Survival and Revenge: The Dark Alchemy of Power in the East End
In the brutal world of London’s postwar East End, survival is less an instinct than an art form. Beneath the smog and the noise, the city’s broken streets conceal an ancient theatre of dominance, superstition, and fate. Pete Adams’s Black Rose blooms in that darkness, where a boy once bullied into silence learns that to survive is to transform — and transformation, in such a world, comes at a terrible cost.
Chas Larkin’s evolution from a victim of cruelty to a young man capable of reshaping the underworld is more than a revenge narrative; it’s a meditation on how trauma breeds resilience. The slums of 1960s London, still scarred from bombs and poverty, become a crucible in which Chas’s anger is forged into something potent and dangerous. Guided — or perhaps haunted — by the enigmatic figure of Roisin Dubh, the Black Rose, he channels his pain into purpose. The gangs, the IRA, even the secretive machinations of MI5 — all become instruments in a larger symphony of vengeance and survival.

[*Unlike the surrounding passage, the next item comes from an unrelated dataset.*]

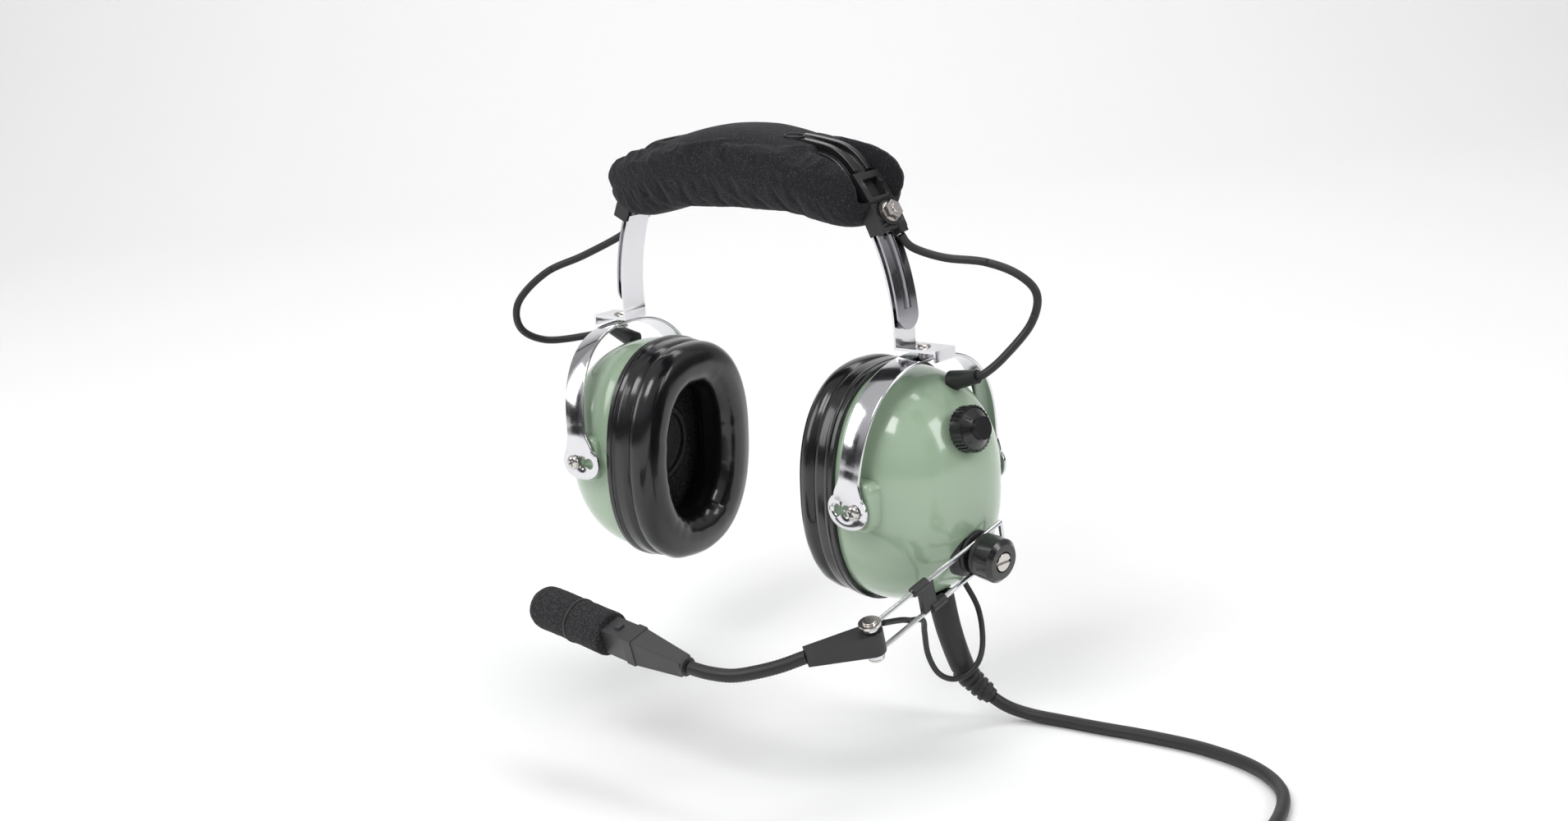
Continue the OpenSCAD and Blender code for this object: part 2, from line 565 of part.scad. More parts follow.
coil_at = [290, -50, floor_z];
coil_mid_r = 30;
coil_w = 3 * main_d;
coil_h = 2 * main_d;
main_points = [relief_end, [108, 17, -97.5], [117, 21, -100.5], [130, 24, lie_z], [148, 26, lie_z],
    [170, 29, lie_z], [195, 30, lie_z], [220, 25, lie_z], [240, 13, lie_z], [252, -4, lie_z],
    [257, -24, lie_z], [coil_at[0] - coil_mid_r - 2, coil_at[1] + 6, lie_z]];
module main_cord() color([0.05, 0.05, 0.05]) cord_tube(main_points, main_d, [0, 0, 1], 10, 2);
module main_coil() color([0.05, 0.05, 0.05]) translate(coil_at) rotate_extrude($fn = 72)
    translate([coil_mid_r - coil_w / 2, 0]) square([coil_w, coil_h]);
module coil_tie() color([0.1, 0.1, 0.1]) translate(coil_at + [coil_mid_r, 0, 0]) difference() {
    translate([-coil_w / 2 - 1.4, -4, 0]) cube([coil_w + 2.8, 8, coil_h + 1.2]);
    translate([-coil_w / 2 - 0.3, -5, -1]) cube([coil_w + 0.6, 10, coil_h + 1.3]);
}

// Moulded fork where the main cord becomes two leads, beside the coil
fork_at = [300, -92, floor_z + 4];
module cord_fork() color([0.05, 0.05, 0.05]) translate(fork_at) difference() {
    union() {
        rod_x(3.4, -12, -5);
        translate([0, 0, -3.5]) linear_extrude(7)
            polygon([[-6, -3.6], [-3, -4.2], [10, -6.4], [10, 6.4], [-3, 4.2], [-6, 3.6]]);
    }
    rod_x(main_d / 2, -13, -8);
}
plug_gap = 15;
plug_x = 348;
function tail_points(s) = [[10.1, s * 3, 0], [15, s * 3, -0.5], [24, s * 5, -2], [33, s * 7, -1.5],
    [42, s * plug_gap / 2, 1], [47.9, s * plug_gap / 2, 1.2]];
module lead_tail(s) color([0.05, 0.05, 0.05]) translate(fork_at)
    cord_tube(tail_points(s), tail_d, [0, 0, 1], 8, 2);
phones_r = 3.175;
mic_r = 2.615;
grip_len = 34;
module at_plug(s) translate([plug_x, fork_at[1] + s * plug_gap / 2, floor_z + 5.2]) children();
module plug_grip(s) color([0.05, 0.05, 0.05]) at_plug(s) difference() {
    union() {
        translate([0, 0, 0]) rotate([0, 90, 0]) cylinder(r1 = 3, r2 = 4.2, h = 9);
        rod_x(5.1, 8.95, grip_len);
    }
    rod_x(2, grip_len - 6, grip_len + 1);
}
// Shank of the plug: barrel, insulating ring, tip
module plug_shank(s, r, len) color([0.8, 0.72, 0.5]) at_plug(s) {
    rod_x(2, grip_len - 5.8, grip_len + 0.1);
    rod_x(r, grip_len + 0.05, grip_len + len - 9);
    rod_x(r - 0.25, grip_len + len - 9.05, grip_len + len - 7.4);
    translate([grip_len + len - 7.45, 0, 0]) rotate([0, 90, 0]) cylinder(r1 = r, r2 = r - 1, h = 2.4);
    translate([grip_len + len - 5.1, 0, 0]) rotate([0, 90, 0]) cylinder(r1 = r - 1, r2 = r - 0.2, h = 2);
    translate([grip_len + len - 3.15, 0, 0]) rotate([0, 90, 0]) cylinder(r1 = r - 0.2, r2 = 0.8, h = 3.1);
}

right_loop = [[77.5, 4.5, 103], [80.5, 7.5, 97.5], [92, 13, 93], [108, 19, 91], [121, 23, 86], [128, 25, 78],
    [125, 24, 66], [118, 14.5, 54], [112.5, 8.5, 48], [110, 8, 47]];
left_loop = [[-77.5, 4.5, 103], [-84, 2, 96], [-101, -8, 87], [-116, -19, 80], [-128, -27, 67],
    [-131, -25, 54], [-127, -14, 46.5], [-115, 0, 46.5], [-107.5, 7, 48.5], [-105, 7.5, 49.5]];
module crossover_right() color([0.05, 0.05, 0.05]) cord_tube(right_loop, cross_d, [0, 1, 0], 8, 2);
module crossover_left() color([0.05, 0.05, 0.05]) cord_tube(left_loop, cross_d, [0.3, 1, 0], 8, 2);
mic_loop = [[93, 12, -45], [97, 15, -55], [101, 12, -66], [103.5, 6, -73.5], [101, 0.5, -79], [97, -5, -80],
    [95.5, -12, -75], [96, -18, -65], [100, -24, -53], [104.5, -30, -45], [105, -38, -42.5],
    [107, -46, -39.5], [107.5, -55, -37]];
module mic_lead() color([0.05, 0.05, 0.05]) cord_tube(mic_loop, lead_d, [1, 0, 0], 8, 1);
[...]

At the heart of this story lies a question of inheritance. Chas does not only inherit the violence of his environment; he inherits its codes of loyalty, power, and retribution. The matriarchal presence that threads through Black Rose — embodied by women who endure, manipulate, and mend — adds a haunting counterpoint to the masculine world of fists and fire. These women, from detectives to healers, are the quiet architects of endurance. In their shadowed strength, Adams weaves a vision of the East End where salvation is not found in mercy, but in control — and where every act of compassion is tinged with blood.

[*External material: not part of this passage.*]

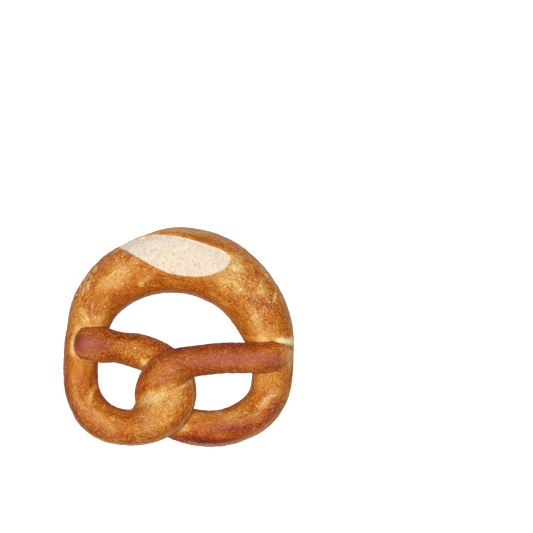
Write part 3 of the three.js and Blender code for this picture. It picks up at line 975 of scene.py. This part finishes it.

Revenge in Black Rose is never simple. It is theatrical, cyclical, and strangely mythic. The recurring whispers — The O’Neill’s say Hi — echo through the story like an incantation, blurring the lines between human vendetta and supernatural omen. Superstition and political intrigue intermingle, suggesting that even the most personal acts of violence are part of something larger: the city’s own restless hunger. As Chas ascends, combining the power of warring families under his rule, he becomes not only a survivor but a symbol — the embodiment of a community that has learned to wear its wounds as armour.

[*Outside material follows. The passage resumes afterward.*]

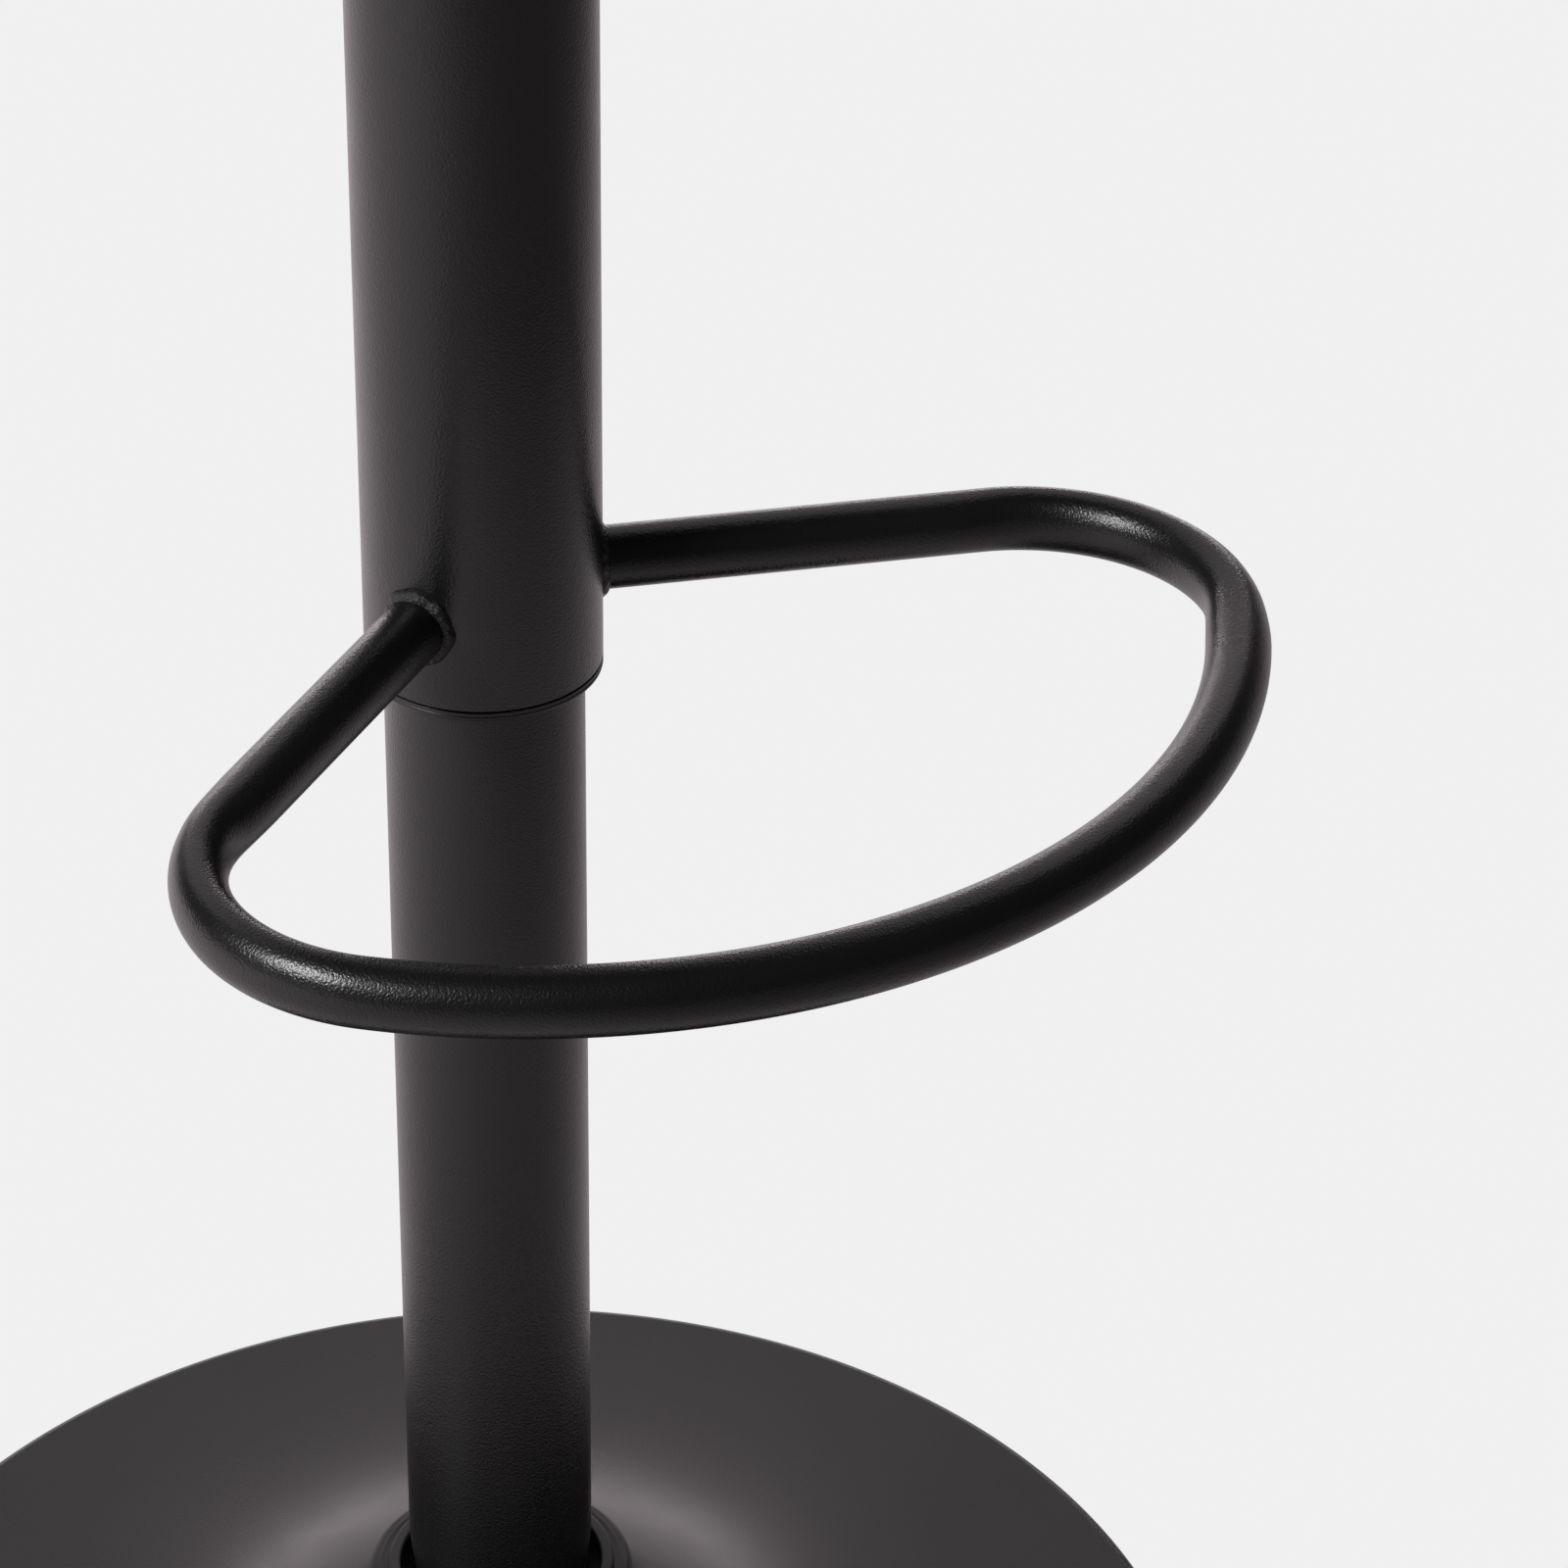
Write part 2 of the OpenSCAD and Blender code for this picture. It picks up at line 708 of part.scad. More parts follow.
floor_pad();
rim_gasket();
ballast_plate();
hub_socket();
hub_weld();
base_shell();
base_collar();
column_tube();
column_end_plate();
guide_bush();
bearing_lower_race();
bearing_cage();
bearing_balls();
bearing_upper_race();
piston_rod();
rod_clip();
bump_stop();
piston();
gas_cylinder();
cylinder_gland();
column_sleeve();
sleeve_guide_ring();
sleeve_top_ring();
footrest_bar();
footrest_welds();
seat_plate();
taper_socket();
lever_pin();
seat_bolts();
seat_washers();
seat_tee_nuts();
seat_board();
dust_cover();
seat_foam();
seat_cover();
seat_piping();
cover_staples();
lever_rod();
lever_grip();
valve_button();
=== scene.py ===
"""Looks of the height-adjustable bar stool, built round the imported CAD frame.

Metres, +Z up, the origin on the floor under the column, the footrest at the front (-Y).
"""

import json
import math

import bmesh
import bpy
from mathutils import Matrix, Vector, noise
from mathutils.bvhtree import BVHTree


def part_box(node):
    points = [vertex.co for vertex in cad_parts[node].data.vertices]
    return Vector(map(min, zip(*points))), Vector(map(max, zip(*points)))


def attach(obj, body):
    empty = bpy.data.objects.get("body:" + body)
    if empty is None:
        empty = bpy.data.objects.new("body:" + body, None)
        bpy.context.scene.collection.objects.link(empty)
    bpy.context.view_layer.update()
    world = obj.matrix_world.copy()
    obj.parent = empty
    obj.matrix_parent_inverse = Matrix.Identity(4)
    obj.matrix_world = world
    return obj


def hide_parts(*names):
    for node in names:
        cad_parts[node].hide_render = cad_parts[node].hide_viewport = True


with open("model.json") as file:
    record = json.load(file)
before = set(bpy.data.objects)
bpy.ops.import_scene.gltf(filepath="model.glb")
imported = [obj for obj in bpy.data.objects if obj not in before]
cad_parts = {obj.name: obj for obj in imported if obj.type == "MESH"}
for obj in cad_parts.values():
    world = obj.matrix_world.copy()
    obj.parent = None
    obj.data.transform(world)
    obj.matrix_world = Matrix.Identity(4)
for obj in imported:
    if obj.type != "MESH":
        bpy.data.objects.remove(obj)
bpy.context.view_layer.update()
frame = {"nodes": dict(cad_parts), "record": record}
MM = 0.001


def low(node):
    return Vector(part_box(node)[0])


def high(node):
    return Vector(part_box(node)[1])


# --- Mesh helpers ----------------------------------------------------------------------------


def add_mesh(name, verts, faces, sharp_deg=40):
    """A new smooth-shaded object from points and faces, creased where it turns by more than sharp_deg."""
    mesh = bpy.data.meshes.new(name)
    mesh.from_pydata([tuple(v) for v in verts], [], faces)
    bm = bmesh.new()
    bm.from_mesh(mesh)
    bmesh.ops.recalc_face_normals(bm, faces=bm.faces)
    bm.to_mesh(mesh)
    bm.free()
    mesh.polygons.foreach_set("use_smooth", [True] * len(mesh.polygons))
    mesh.set_sharp_from_angle(angle=math.radians(sharp_deg))
    obj = bpy.data.objects.new(name, mesh)
    bpy.context.scene.collection.objects.link(obj)
    return obj


def ring_faces(rings, count, loop=False):
    """Quads between successive closed rings of count points each; loop joins the last to the first."""
    faces = []
    for j in range(rings if loop else rings - 1):
        here, there = j * count, (j + 1) % rings * count
        for i in range(count):
            k = (i + 1) % count
            faces.append((here + i, here + k, there + k, there + i))
    return faces


def lathe(name, outline, segments=192, sharp_deg=40):
    """A solid of revolution about Z from a closed outline of (r, z) points in millimetres."""
    rings = []
    for r, z in outline:
        for i in range(segments):
            a = 2 * math.pi * i / segments
            rings.append((r * MM * math.cos(a), r * MM * math.sin(a), z * MM))
    return add_mesh(name, rings, ring_faces(len(outline), segments, loop=True), sharp_deg)


def capped(rings, count):
    """Faces of a tube with both ends closed."""
    last = (rings - 1) * count
    return ring_faces(rings, count) + [tuple(range(count)), tuple(range(last, last + count))]


def sweep(name, path, radius, sides=16, sharp_deg=40):
    """A round bar along a list of points, with flat ends. radius is a number or a function of 0..1."""
    verts = []
    up = Vector((0, 0, 1))
    for j, p in enumerate(path):
        t = (path[min(j + 1, len(path) - 1)] - path[max(j - 1, 0)]).normalized()
        side = t.cross(up)
        side = side.normalized() if side.length > 1e-4 else Vector((1, 0, 0))
        over = side.cross(t)
        r = radius(j / (len(path) - 1)) if callable(radius) else radius
        for i in range(sides):
            a = 2 * math.pi * i / sides
            verts.append(p + r * (math.cos(a) * side + math.sin(a) * over))
    return add_mesh(name, verts, capped(len(path), sides), sharp_deg)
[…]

Pete Adams, known for blending dark humour with moral complexity, crafts in Black Rose a world where justice and vengeance share the same face. His East End is not simply a setting; it is a living, breathing entity — both victim and perpetrator of its own history. And in the flicker of its broken lights, Chas Larkin’s story reminds us that survival is never pure. It is always, in some measure, a dance with the shadows that shaped us.